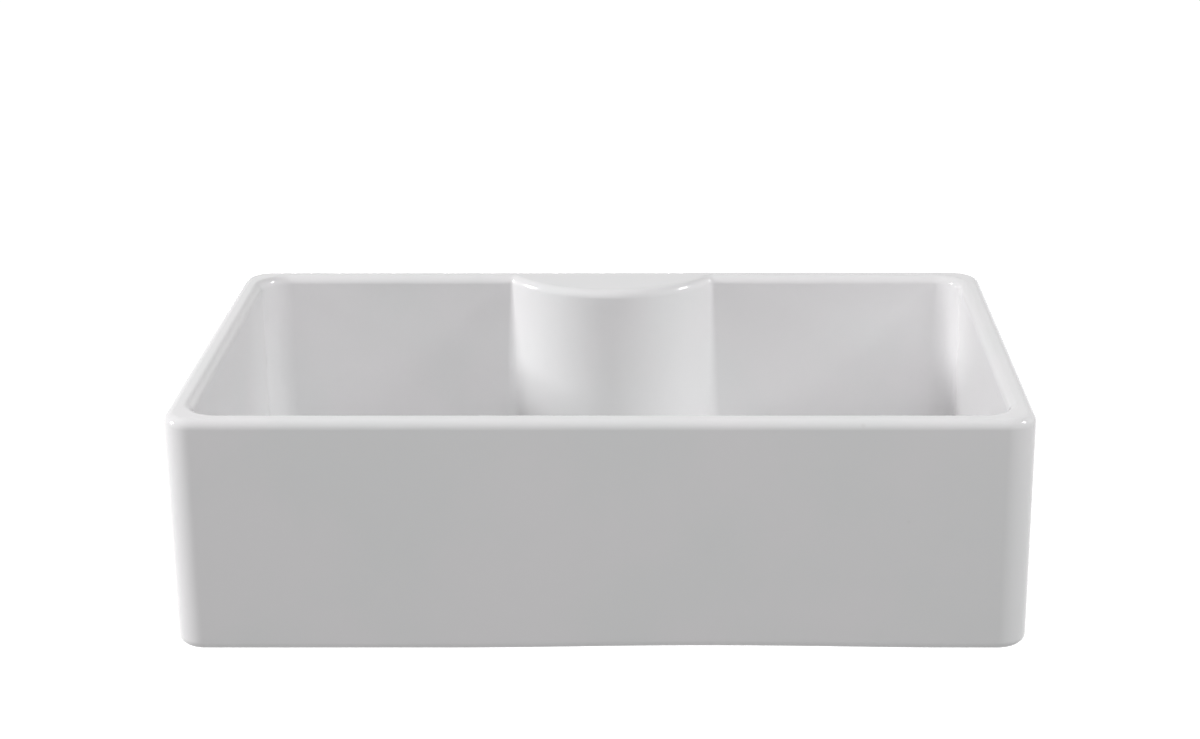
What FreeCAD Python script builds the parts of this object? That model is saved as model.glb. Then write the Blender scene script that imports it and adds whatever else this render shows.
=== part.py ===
"""Farmhouse apron-front sink: a fireclay basin with a bowed tap ledge, and the basket strainer in its drain.

Frame: millimetres, +Z up, +X to the right of someone at the sink, +Y towards the wall.
The origin is on the drain's axis, in the plane of the flat underside that the basin rests on.
"""

import FreeCAD, Part  # noqa: E401  FreeCAD has to be imported first
import math
import os

Vector = FreeCAD.Vector
UP = Vector(0, 0, 1)

# ---- basin, outside ----
basin_width = 760.0
basin_depth = 460.0
basin_height = 217.0
wall_thickness = 22.0
outer_corner_radius = 28.0
rim_outer_round = 9.0
rim_inner_round = 6.5
base_edge_round = 5.0

# ---- basin, inside ----
inner_corner_radius = 27.0
floor_round = 22.0
floor_thickness_at_drain = 26.0
floor_rise_per_mm = 0.0125

# ---- tap ledge: a bowed column in the middle of the back wall, hollow behind ----
ledge_reach = 76.0
ledge_bow_radius = 125.0
ledge_wall = 20.0
ledge_deck_thickness = 24.0
ledge_crease_top = 5.0
ledge_crease_foot = 26.0
tap_hole_radius = 17.5
tap_hole_skin = 8.0
tap_hole_from_ledge_face = 42.0
service_hollow_round = 8.0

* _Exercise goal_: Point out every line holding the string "that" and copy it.

* _Task solution_:
What FreeCAD Python script builds the parts of this object? That model is saved as model.glb. Then write the Blender scene script that imports it and adds whatever else this render shows.
The origin is on the drain's axis, in the plane of the flat underside that the basin rests on.